▶ [Recorded information]
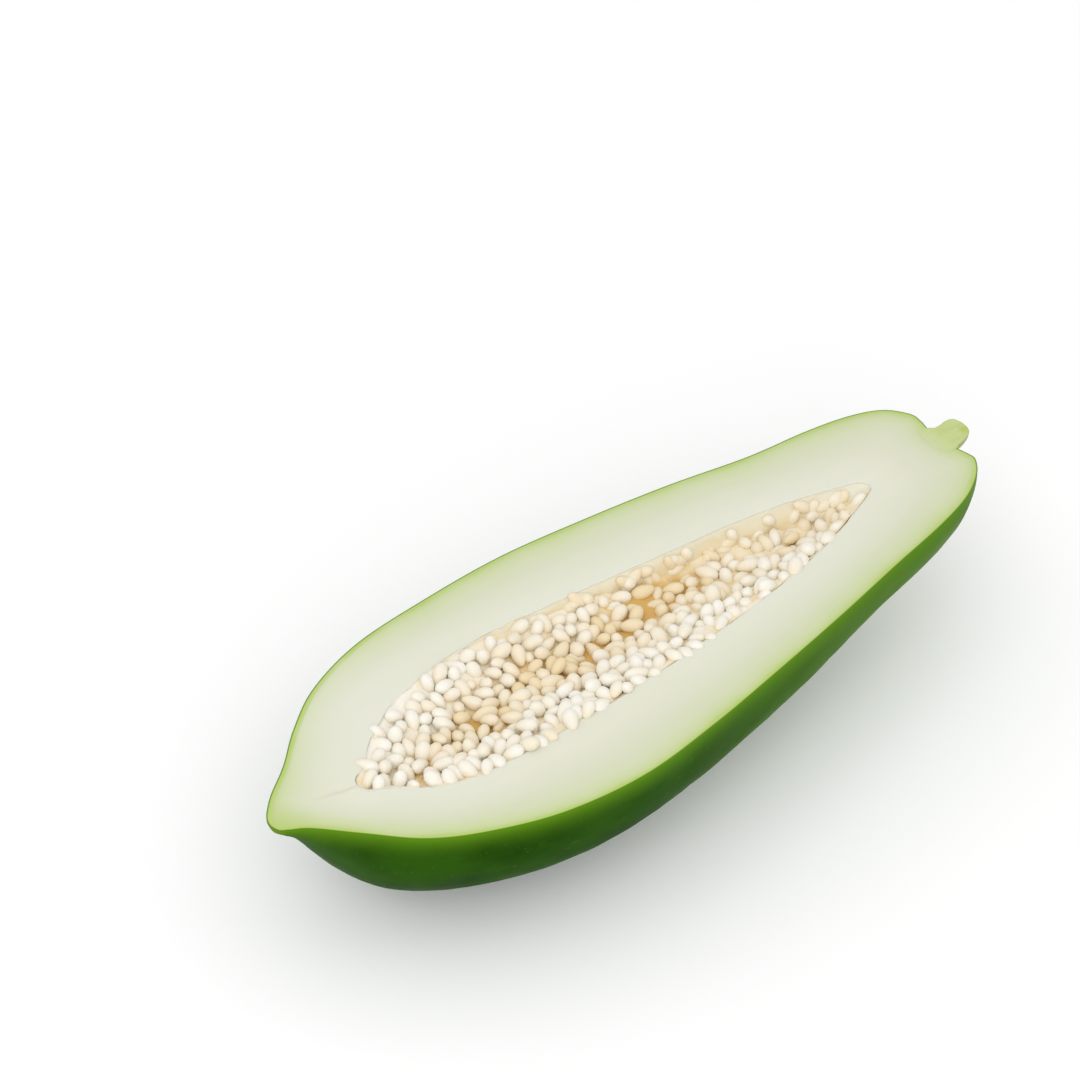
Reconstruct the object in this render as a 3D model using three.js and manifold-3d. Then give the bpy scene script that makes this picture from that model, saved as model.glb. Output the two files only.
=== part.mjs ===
// Half of an unripe green papaya, cut lengthwise through its stem and lying on its back with the cut face up.
// Millimetres, +Z up. X runs from the blossom tip to the stem, +Y to the hollow side of the slightly bent fruit.
// The ribs below are measured from the blossom tip, with z = 0 in the cut face. The group is moved at the end,
// so that the part's origin is the middle of its footprint, on the surface that it lies on.

import * as THREE from "three";
import { mergeVertices } from "three/addons/utils/BufferGeometryUtils.js";
import Module from "manifold-3d";

const wasm = await Module();
wasm.setup();

// Driving dimensions
const SKIN_THICKNESS = 1.5;
const LAYER_GAP = 0.4; // clearance between one layer and the next
const LINING_THICKNESS = 1.2; // soft tissue on the cavity's wall, which the seeds grow from
const REST_DEPTH = 45; // from the cut face to the small flat spot that the half lies on
const LOBE_DEPTH = 0.014; // how far the fruit's faint long ridges stand out, as a share of its radius
const LOBES = 5;
const SEED_SIZE = new THREE.Vector3(6.2, 4.7, 4.3);
const SEED_PITCH = 5.9; // from one seed to the next
const SEED_JITTER = 0.8;
const SEED_TILT = 0.4; // radians
const SEED_LIFT = 0.7; // how far a seed's middle stands above the surface of the bed
const SEED_MARGIN = 1.2; // how far a seed's middle keeps from the lining
const SEED_COLUMNS = 10;
const SEED_START = -26; // where the first column of seeds would stand, across the cavity
const BED_DEPTH = 0.6; // the bed's surface below the cut face, where the seeds reach the rim
const BED_DIP = 6.5; // how much deeper it lies along the far wall, towards the stem
const BED_DIP_ALONG = [60, 150]; // it gets deeper from the first of these places to the second
const BED_DIP_ACROSS = [-16, 14];
const BED_BLOCK = { start: 20, end: 215, far: 26, near: -34, floor: -30 }; // wider than the cavity all round
const POINT_INSET = 1.6; // a smaller cavity's pointed ends draw in by this much more than its sides
const POINT_REACH = 8; // how far from its ends they do so
const KNIFE_BLOCK = [400, 200, 100]; // what is cut away, standing on the cut face
const KNIFE_PLACE = 130; // the block's middle along the fruit

// A repeatable draw of numbers
const FIRST_STATE = 20261;
const STATE_FACTOR = 1664525;
const STATE_STEP = 1013904223;
const STATES = 2 ** 32;

// How finely the bodies are faceted: steps along them, and sides round the whole body
const EVEN_LENGTH = 0.6;
const FRUIT_STEPS = 42;
const FRUIT_SIDES = 32;
const CAVITY_STEPS = 24;
const CAVITY_SIDES = 20;
const BED_STEPS = 18;
const BED_SIDES = 5;
const STEM_STEPS = 7;
const STEM_SIDES = 20;
const TURN_STEP = 1e-3; // the step along and round a body that its slope is taken from
const SAME_CORNER = 1e-4; // corners nearer than this are one

// Ribs across the fruit: place along it, far edge and near edge on the cut face, and depth below it.
const FRUIT_RIBS = [
  [-1.7, -4.3, -4.3, 0],
  [-1.1, -2.0, -6.9, 2.0],
  [1.2, 0.9, -8.6, 4.2],
  [6.0, 5.2, -12.0, 8.6],
  [15.0, 11.6, -22.2, 21.0],
  [26.0, 21.1, -34.0, 32.4],
  [40.0, 30.3, -42.3, 39.2],
  [60.0, 36.9, -49.4, 43.5],
  [85.0, 39.2, -52.0, 45.3],
  [112.0, 39.7, -48.9, 46.2],
  [140.0, 36.9, -43.8, 44.0],
  [167.0, 33.0, -38.4, 38.2],
  [192.0, 28.0, -32.8, 32.4],
  [212.0, 25.8, -28.6, 28.0],
  [226.0, 23.0, -24.4, 23.6],
  [235.0, 18.9, -19.2, 18.6],
  [239.6, 12.8, -14.0, 12.6],
  [239.9, 8.8, -10.8, 9.4],
  [238.9, 4.6, -6.2, 5.4],
];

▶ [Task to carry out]
Return all the data above once more, precisely as given.

▶ [Output]
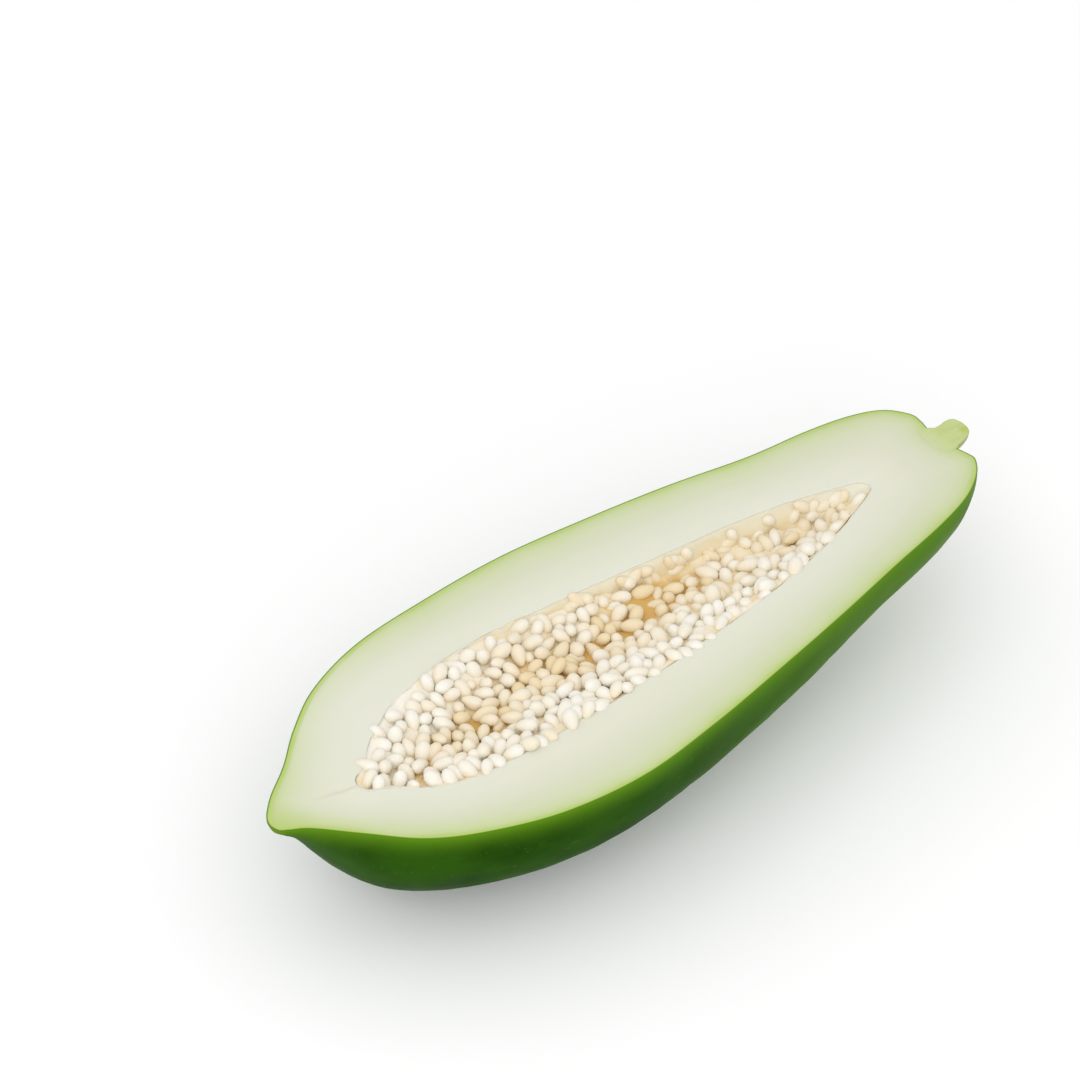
Reconstruct the object in this render as a 3D model using three.js and manifold-3d. Then give the bpy scene script that makes this picture from that model, saved as model.glb. Output the two files only.
=== part.mjs ===
// Half of an unripe green papaya, cut lengthwise through its stem and lying on its back with the cut face up.
// Millimetres, +Z up. X runs from the blossom tip to the stem, +Y to the hollow side of the slightly bent fruit.
// The ribs below are measured from the blossom tip, with z = 0 in the cut face. The group is moved at the end,
// so that the part's origin is the middle of its footprint, on the surface that it lies on.

import * as THREE from "three";
import { mergeVertices } from "three/addons/utils/BufferGeometryUtils.js";
import Module from "manifold-3d";

const wasm = await Module();
wasm.setup();

// Driving dimensions
const SKIN_THICKNESS = 1.5;
const LAYER_GAP = 0.4; // clearance between one layer and the next
const LINING_THICKNESS = 1.2; // soft tissue on the cavity's wall, which the seeds grow from
const REST_DEPTH = 45; // from the cut face to the small flat spot that the half lies on
const LOBE_DEPTH = 0.014; // how far the fruit's faint long ridges stand out, as a share of its radius
const LOBES = 5;
const SEED_SIZE = new THREE.Vector3(6.2, 4.7, 4.3);
const SEED_PITCH = 5.9; // from one seed to the next
const SEED_JITTER = 0.8;
const SEED_TILT = 0.4; // radians
const SEED_LIFT = 0.7; // how far a seed's middle stands above the surface of the bed
const SEED_MARGIN = 1.2; // how far a seed's middle keeps from the lining
const SEED_COLUMNS = 10;
const SEED_START = -26; // where the first column of seeds would stand, across the cavity
const BED_DEPTH = 0.6; // the bed's surface below the cut face, where the seeds reach the rim
const BED_DIP = 6.5; // how much deeper it lies along the far wall, towards the stem
const BED_DIP_ALONG = [60, 150]; // it gets deeper from the first of these places to the second
const BED_DIP_ACROSS = [-16, 14];
const BED_BLOCK = { start: 20, end: 215, far: 26, near: -34, floor: -30 }; // wider than the cavity all round
const POINT_INSET = 1.6; // a smaller cavity's pointed ends draw in by this much more than its sides
const POINT_REACH = 8; // how far from its ends they do so
const KNIFE_BLOCK = [400, 200, 100]; // what is cut away, standing on the cut face
const KNIFE_PLACE = 130; // the block's middle along the fruit

// A repeatable draw of numbers
const FIRST_STATE = 20261;
const STATE_FACTOR = 1664525;
const STATE_STEP = 1013904223;
const STATES = 2 ** 32;

// How finely the bodies are faceted: steps along them, and sides round the whole body
const EVEN_LENGTH = 0.6;
const FRUIT_STEPS = 42;
const FRUIT_SIDES = 32;
const CAVITY_STEPS = 24;
const CAVITY_SIDES = 20;
const BED_STEPS = 18;
const BED_SIDES = 5;
const STEM_STEPS = 7;
const STEM_SIDES = 20;
const TURN_STEP = 1e-3; // the step along and round a body that its slope is taken from
const SAME_CORNER = 1e-4; // corners nearer than this are one

// Ribs across the fruit: place along it, far edge and near edge on the cut face, and depth below it.
const FRUIT_RIBS = [
  [-1.7, -4.3, -4.3, 0],
  [-1.1, -2.0, -6.9, 2.0],
  [1.2, 0.9, -8.6, 4.2],
  [6.0, 5.2, -12.0, 8.6],
  [15.0, 11.6, -22.2, 21.0],
  [26.0, 21.1, -34.0, 32.4],
  [40.0, 30.3, -42.3, 39.2],
  [60.0, 36.9, -49.4, 43.5],
  [85.0, 39.2, -52.0, 45.3],
  [112.0, 39.7, -48.9, 46.2],
  [140.0, 36.9, -43.8, 44.0],
  [167.0, 33.0, -38.4, 38.2],
  [192.0, 28.0, -32.8, 32.4],
  [212.0, 25.8, -28.6, 28.0],
  [226.0, 23.0, -24.4, 23.6],
  [235.0, 18.9, -19.2, 18.6],
  [239.6, 12.8, -14.0, 12.6],
  [239.9, 8.8, -10.8, 9.4],
  [238.9, 4.6, -6.2, 5.4],
];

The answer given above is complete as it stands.